[Begin Provided material]

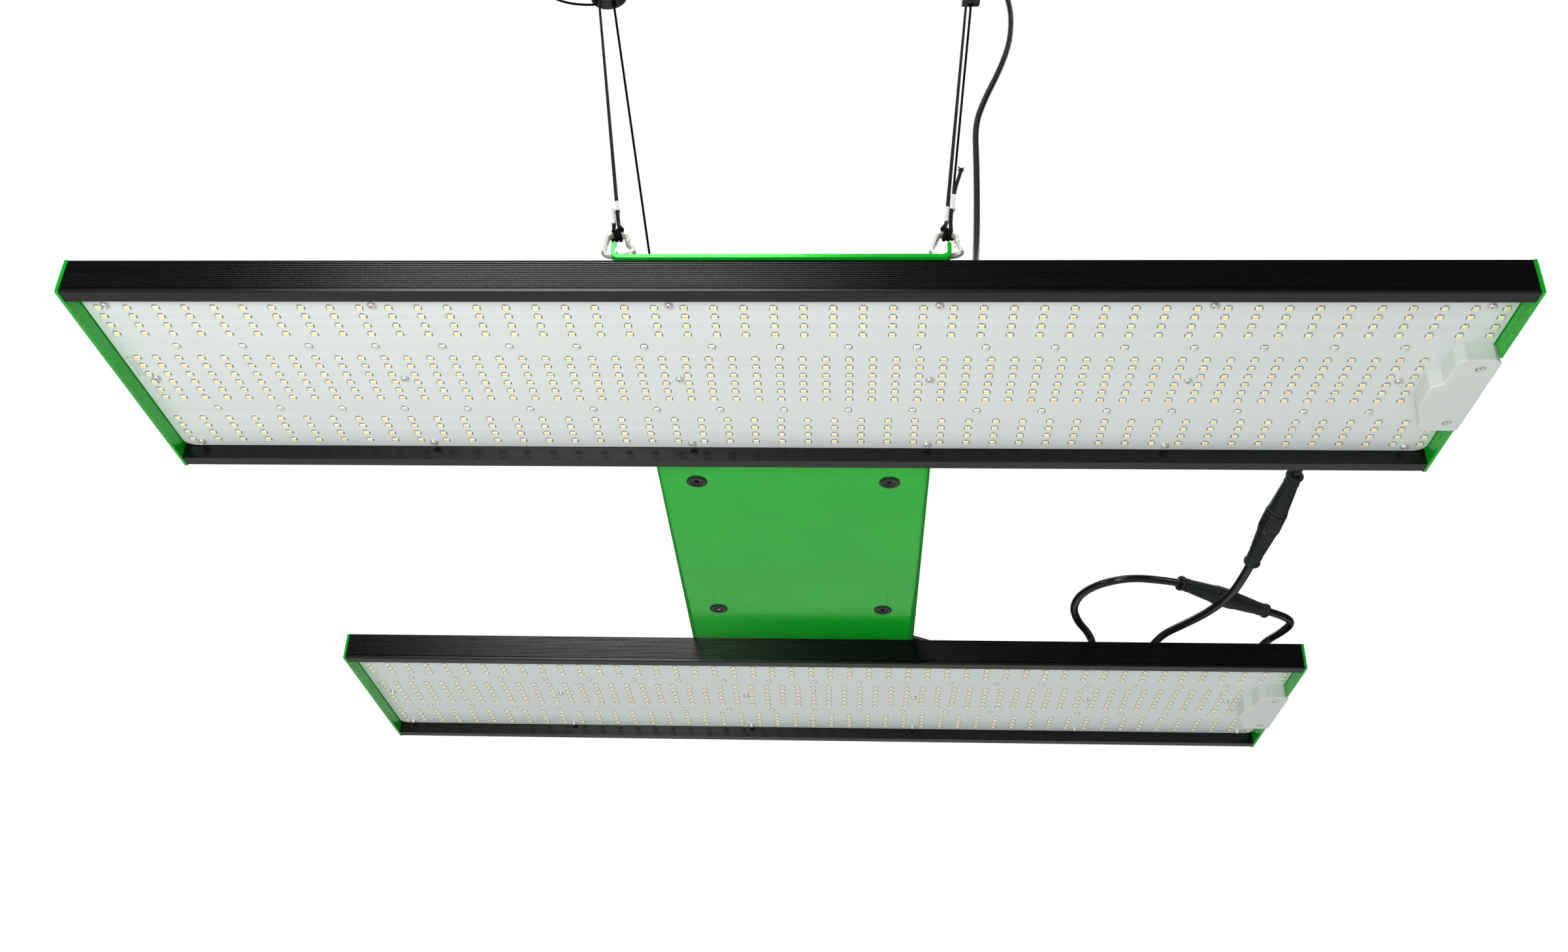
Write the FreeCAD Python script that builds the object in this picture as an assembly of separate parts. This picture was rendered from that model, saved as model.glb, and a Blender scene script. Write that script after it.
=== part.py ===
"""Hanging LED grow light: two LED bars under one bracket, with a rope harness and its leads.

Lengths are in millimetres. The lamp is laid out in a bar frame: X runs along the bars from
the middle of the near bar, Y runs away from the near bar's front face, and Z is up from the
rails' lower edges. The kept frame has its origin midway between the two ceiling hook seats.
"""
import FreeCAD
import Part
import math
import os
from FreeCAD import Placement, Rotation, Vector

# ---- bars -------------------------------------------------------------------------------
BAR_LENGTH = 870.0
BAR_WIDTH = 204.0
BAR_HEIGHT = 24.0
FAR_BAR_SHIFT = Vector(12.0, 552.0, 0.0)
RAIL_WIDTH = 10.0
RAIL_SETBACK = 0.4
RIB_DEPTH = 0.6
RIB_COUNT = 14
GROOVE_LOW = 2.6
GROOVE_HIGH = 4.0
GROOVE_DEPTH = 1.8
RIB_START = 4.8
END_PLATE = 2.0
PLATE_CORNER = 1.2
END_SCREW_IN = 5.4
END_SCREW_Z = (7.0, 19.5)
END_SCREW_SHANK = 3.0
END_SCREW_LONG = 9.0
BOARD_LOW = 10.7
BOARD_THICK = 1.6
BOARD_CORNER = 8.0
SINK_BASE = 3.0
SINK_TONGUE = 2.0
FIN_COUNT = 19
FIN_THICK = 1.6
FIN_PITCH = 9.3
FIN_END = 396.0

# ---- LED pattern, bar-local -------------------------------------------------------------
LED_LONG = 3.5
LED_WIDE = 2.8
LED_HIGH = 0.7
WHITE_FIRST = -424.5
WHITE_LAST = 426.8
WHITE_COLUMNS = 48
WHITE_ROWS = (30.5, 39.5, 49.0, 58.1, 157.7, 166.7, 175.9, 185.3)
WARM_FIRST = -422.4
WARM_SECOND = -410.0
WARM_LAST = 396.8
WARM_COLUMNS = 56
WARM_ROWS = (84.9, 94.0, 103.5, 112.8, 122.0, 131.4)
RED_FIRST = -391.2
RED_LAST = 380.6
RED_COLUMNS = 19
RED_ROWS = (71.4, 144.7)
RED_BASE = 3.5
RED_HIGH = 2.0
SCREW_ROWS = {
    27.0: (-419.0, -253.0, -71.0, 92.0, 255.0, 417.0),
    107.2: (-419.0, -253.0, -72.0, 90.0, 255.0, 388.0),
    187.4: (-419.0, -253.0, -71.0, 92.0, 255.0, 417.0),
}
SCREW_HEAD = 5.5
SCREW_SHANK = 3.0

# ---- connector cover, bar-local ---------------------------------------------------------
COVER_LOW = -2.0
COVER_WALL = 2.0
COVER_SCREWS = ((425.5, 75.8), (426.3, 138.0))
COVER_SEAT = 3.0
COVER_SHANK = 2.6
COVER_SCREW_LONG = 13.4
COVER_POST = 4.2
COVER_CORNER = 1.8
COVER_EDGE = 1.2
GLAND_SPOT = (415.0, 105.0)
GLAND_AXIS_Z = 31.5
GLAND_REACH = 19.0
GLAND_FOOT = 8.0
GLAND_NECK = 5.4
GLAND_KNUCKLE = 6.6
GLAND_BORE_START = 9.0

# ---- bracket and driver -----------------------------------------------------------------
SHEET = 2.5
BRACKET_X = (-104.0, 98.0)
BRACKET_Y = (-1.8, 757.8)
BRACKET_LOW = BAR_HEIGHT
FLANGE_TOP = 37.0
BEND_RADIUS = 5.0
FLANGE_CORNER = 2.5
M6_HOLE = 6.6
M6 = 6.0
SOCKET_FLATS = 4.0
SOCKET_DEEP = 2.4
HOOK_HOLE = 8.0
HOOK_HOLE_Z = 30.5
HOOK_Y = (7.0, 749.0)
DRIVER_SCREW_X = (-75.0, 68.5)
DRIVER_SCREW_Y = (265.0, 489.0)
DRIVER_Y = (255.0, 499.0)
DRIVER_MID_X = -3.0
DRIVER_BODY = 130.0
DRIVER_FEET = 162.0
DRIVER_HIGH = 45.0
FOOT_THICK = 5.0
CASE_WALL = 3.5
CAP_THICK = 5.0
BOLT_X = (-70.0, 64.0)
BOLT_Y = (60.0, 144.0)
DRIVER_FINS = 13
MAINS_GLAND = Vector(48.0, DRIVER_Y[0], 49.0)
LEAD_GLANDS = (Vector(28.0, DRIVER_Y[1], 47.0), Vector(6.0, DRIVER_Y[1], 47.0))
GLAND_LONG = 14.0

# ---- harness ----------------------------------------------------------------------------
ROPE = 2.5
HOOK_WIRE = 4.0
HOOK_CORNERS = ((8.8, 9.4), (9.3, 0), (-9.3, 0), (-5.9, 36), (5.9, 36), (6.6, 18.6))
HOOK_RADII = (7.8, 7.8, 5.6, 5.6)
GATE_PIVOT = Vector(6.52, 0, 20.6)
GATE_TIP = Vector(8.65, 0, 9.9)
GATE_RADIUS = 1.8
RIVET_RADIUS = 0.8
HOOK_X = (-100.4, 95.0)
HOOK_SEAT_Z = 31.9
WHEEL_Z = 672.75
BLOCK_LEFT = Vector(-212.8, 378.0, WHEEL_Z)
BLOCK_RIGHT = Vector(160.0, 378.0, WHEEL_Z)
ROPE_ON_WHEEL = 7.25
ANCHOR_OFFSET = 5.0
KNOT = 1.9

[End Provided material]

Directions
Reproduce the material verbatim, line by line.

Completed exercise
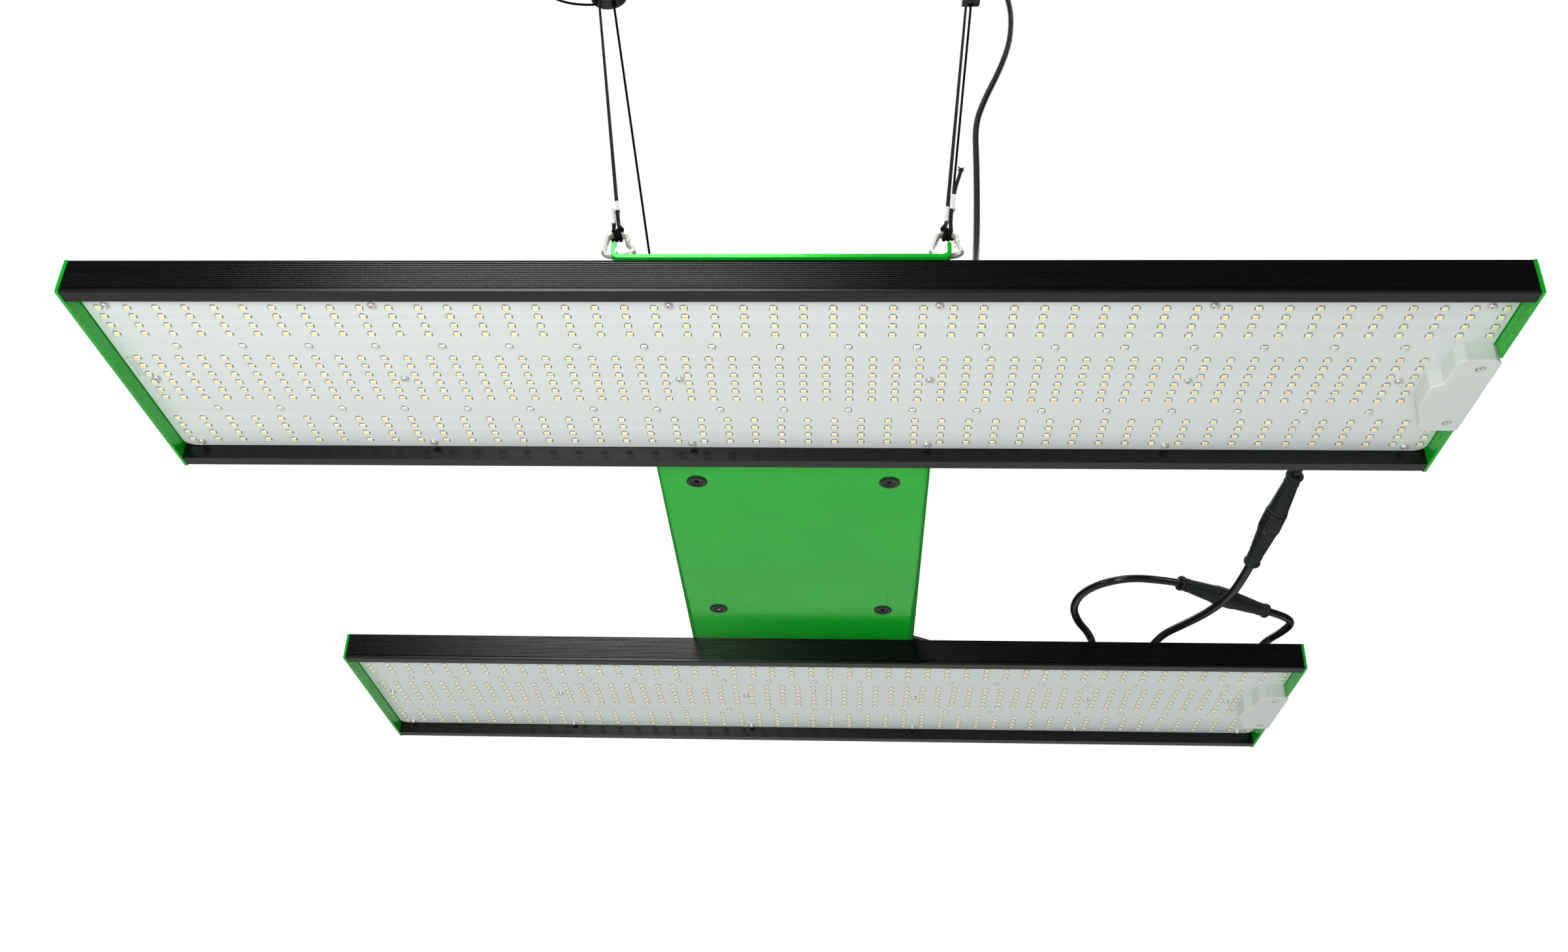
Write the FreeCAD Python script that builds the object in this picture as an assembly of separate parts. This picture was rendered from that model, saved as model.glb, and a Blender scene script. Write that script after it.
=== part.py ===
"""Hanging LED grow light: two LED bars under one bracket, with a rope harness and its leads.

Lengths are in millimetres. The lamp is laid out in a bar frame: X runs along the bars from
the middle of the near bar, Y runs away from the near bar's front face, and Z is up from the
rails' lower edges. The kept frame has its origin midway between the two ceiling hook seats.
"""
import FreeCAD
import Part
import math
import os
from FreeCAD import Placement, Rotation, Vector

# ---- bars -------------------------------------------------------------------------------
BAR_LENGTH = 870.0
BAR_WIDTH = 204.0
BAR_HEIGHT = 24.0
FAR_BAR_SHIFT = Vector(12.0, 552.0, 0.0)
RAIL_WIDTH = 10.0
RAIL_SETBACK = 0.4
RIB_DEPTH = 0.6
RIB_COUNT = 14
GROOVE_LOW = 2.6
GROOVE_HIGH = 4.0
GROOVE_DEPTH = 1.8
RIB_START = 4.8
END_PLATE = 2.0
PLATE_CORNER = 1.2
END_SCREW_IN = 5.4
END_SCREW_Z = (7.0, 19.5)
END_SCREW_SHANK = 3.0
END_SCREW_LONG = 9.0
BOARD_LOW = 10.7
BOARD_THICK = 1.6
BOARD_CORNER = 8.0
SINK_BASE = 3.0
SINK_TONGUE = 2.0
FIN_COUNT = 19
FIN_THICK = 1.6
FIN_PITCH = 9.3
FIN_END = 396.0

# ---- LED pattern, bar-local -------------------------------------------------------------
LED_LONG = 3.5
LED_WIDE = 2.8
LED_HIGH = 0.7
WHITE_FIRST = -424.5
WHITE_LAST = 426.8
WHITE_COLUMNS = 48
WHITE_ROWS = (30.5, 39.5, 49.0, 58.1, 157.7, 166.7, 175.9, 185.3)
WARM_FIRST = -422.4
WARM_SECOND = -410.0
WARM_LAST = 396.8
WARM_COLUMNS = 56
WARM_ROWS = (84.9, 94.0, 103.5, 112.8, 122.0, 131.4)
RED_FIRST = -391.2
RED_LAST = 380.6
RED_COLUMNS = 19
RED_ROWS = (71.4, 144.7)
RED_BASE = 3.5
RED_HIGH = 2.0
SCREW_ROWS = {
    27.0: (-419.0, -253.0, -71.0, 92.0, 255.0, 417.0),
    107.2: (-419.0, -253.0, -72.0, 90.0, 255.0, 388.0),
    187.4: (-419.0, -253.0, -71.0, 92.0, 255.0, 417.0),
}
SCREW_HEAD = 5.5
SCREW_SHANK = 3.0

# ---- connector cover, bar-local ---------------------------------------------------------
COVER_LOW = -2.0
COVER_WALL = 2.0
COVER_SCREWS = ((425.5, 75.8), (426.3, 138.0))
COVER_SEAT = 3.0
COVER_SHANK = 2.6
COVER_SCREW_LONG = 13.4
COVER_POST = 4.2
COVER_CORNER = 1.8
COVER_EDGE = 1.2
GLAND_SPOT = (415.0, 105.0)
GLAND_AXIS_Z = 31.5
GLAND_REACH = 19.0
GLAND_FOOT = 8.0
GLAND_NECK = 5.4
GLAND_KNUCKLE = 6.6
GLAND_BORE_START = 9.0

# ---- bracket and driver -----------------------------------------------------------------
SHEET = 2.5
BRACKET_X = (-104.0, 98.0)
BRACKET_Y = (-1.8, 757.8)
BRACKET_LOW = BAR_HEIGHT
FLANGE_TOP = 37.0
BEND_RADIUS = 5.0
FLANGE_CORNER = 2.5
M6_HOLE = 6.6
M6 = 6.0
SOCKET_FLATS = 4.0
SOCKET_DEEP = 2.4
HOOK_HOLE = 8.0
HOOK_HOLE_Z = 30.5
HOOK_Y = (7.0, 749.0)
DRIVER_SCREW_X = (-75.0, 68.5)
DRIVER_SCREW_Y = (265.0, 489.0)
DRIVER_Y = (255.0, 499.0)
DRIVER_MID_X = -3.0
DRIVER_BODY = 130.0
DRIVER_FEET = 162.0
DRIVER_HIGH = 45.0
FOOT_THICK = 5.0
CASE_WALL = 3.5
CAP_THICK = 5.0
BOLT_X = (-70.0, 64.0)
BOLT_Y = (60.0, 144.0)
DRIVER_FINS = 13
MAINS_GLAND = Vector(48.0, DRIVER_Y[0], 49.0)
LEAD_GLANDS = (Vector(28.0, DRIVER_Y[1], 47.0), Vector(6.0, DRIVER_Y[1], 47.0))
GLAND_LONG = 14.0

# ---- harness ----------------------------------------------------------------------------
ROPE = 2.5
HOOK_WIRE = 4.0
HOOK_CORNERS = ((8.8, 9.4), (9.3, 0), (-9.3, 0), (-5.9, 36), (5.9, 36), (6.6, 18.6))
HOOK_RADII = (7.8, 7.8, 5.6, 5.6)
GATE_PIVOT = Vector(6.52, 0, 20.6)
GATE_TIP = Vector(8.65, 0, 9.9)
GATE_RADIUS = 1.8
RIVET_RADIUS = 0.8
HOOK_X = (-100.4, 95.0)
HOOK_SEAT_Z = 31.9
WHEEL_Z = 672.75
BLOCK_LEFT = Vector(-212.8, 378.0, WHEEL_Z)
BLOCK_RIGHT = Vector(160.0, 378.0, WHEEL_Z)
ROPE_ON_WHEEL = 7.25
ANCHOR_OFFSET = 5.0
KNOT = 1.9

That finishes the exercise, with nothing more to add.